The Witchery by the Castle, 352 Castlehill, Edinburgh EH1 2NF 0131 225 5613

www.thewitchery.com

There’s nothing like starting your evening with an escort. By this, I don’t mean a pre-prandial visit to a lady of the night but instead having a man beat a path through a crowd to ensure that you make your reservation on time. The necessity for this bustling though was down to the Witchery restaurant lying only a few yards from Edinburgh Castle. During the month of August, the castle is the site of the immensely popular Edinburgh Tattoo. This event draws thousands of tourists who flock into the castle grounds to watch armies from all around the world parade in neat formation. Then, when this all finished off with a grand display of fireworks, the crowd troop out, filling the Royal Mile and thus requiring a steward to part the seas of poncho-clad spectators.

The Witchery gets its name from being the site of numerous witch burnings during the Middle Ages. Although the stakes have long been cleared, there remains a slightly eerie and stygian feel to the place as you descend the stairs. However, all thoughts of the dark arts are dispelled by the fantastic views the restaurant has over the Old Town.

The menu boasts a commitment to serving traditional Scottish dishes using locally sourced ingredients. This gave my companion the impetus to start with the well-known combination of haggis, neeps (parsnips) and tatties (mashed potatoes) as he felt he would be ‘getting the real deal”. I was keen to snaffle a small portion having only previously sampled haggis deep fried and lumped together with soggy chips, all from late night establishments found in the dank parts of Leith. I was impressed with how well it all combined together and how the haggis had a complex, nutty flavour to it.
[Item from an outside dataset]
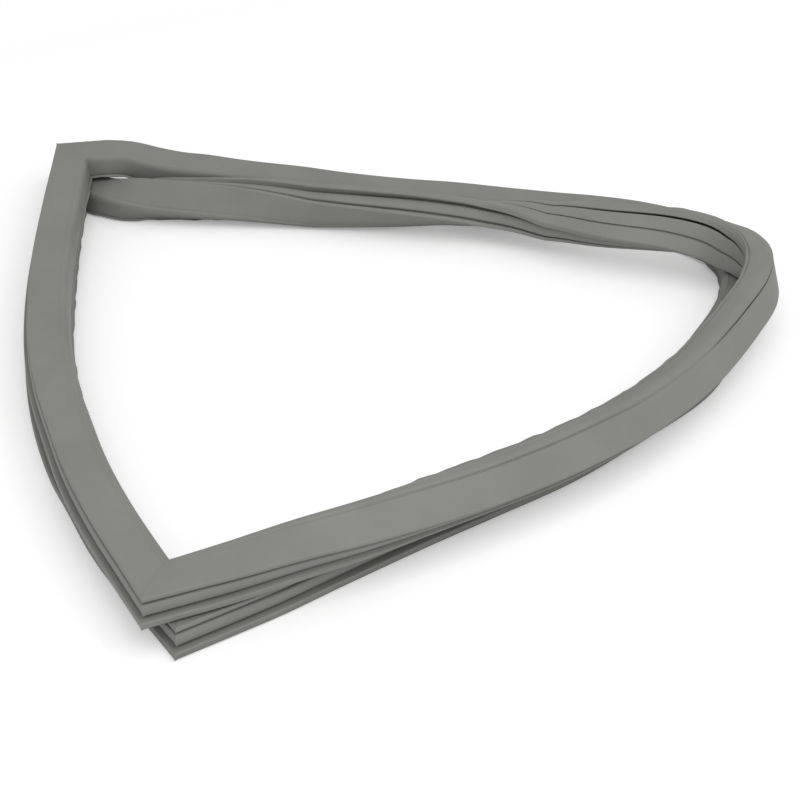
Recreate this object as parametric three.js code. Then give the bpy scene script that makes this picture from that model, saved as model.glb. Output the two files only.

My own starter of the fish soup with rouille and gruyere was decent enough if slightly straying towards being a little pallid. Although of a good texture, I felt that a touch more rouille would have evened the flavour out.

For main, I took the grilled cutlet of cross hogget (lamb no older than two years) together with spring vegetables and wild garlic. My companion was distinctly more ambitious, ordering the Three Little Pigs, which consisted of slow-braised belly, roast loin and grilled shoulder bacon, together with cider-glazed parsnips and apple sauce. For wine, we went with an Argentine Malbec, which went well with the meat. The hogget was served up just as young lamb should be; slowly cooked to achieve succulence and exquisite tenderness.

My companion was similarly effusive about his Three Little Pigs, although the sheer amount of meat left him insisting that a long period of rest should be maintained between main course and dessert.

When we finally got round to ordering dessert, my companion and I ordered the passion fruit and mascarpone trifle with pistachio biscotti and the lemon tart with raspberry sorbet respectively.

To accompany the desserts, we went for a bottle of Tokaji. This is a wine that I have wanted to try for a while but have always been too cowardly to order on account of seeming overly pretentious.

I was pleased with my choice of dessert as although the lemon tart was a little unremarkable, it was a good way to close out the meal and went well with the Tokaji. As for my companion, it is fair to say that he was overwhelmed by the trifle in both senses of the word. For although he kept on eagerly digging into the trifle, I was unsure whether he might be in the process of doing himself a mischief. But in the end, no ill effects came as a result of his gluttonous campaign.

In addition to the overall high quality of food and the magnificent views, the Witchery offers pretty decent value for money. Our two bottles of wine and a three course meal set us back only eighty pounds per head. The only problem was that on leaving the restaurant, we were left waddling down the Royal Mile like many of the tourists we had smirked at upon entering.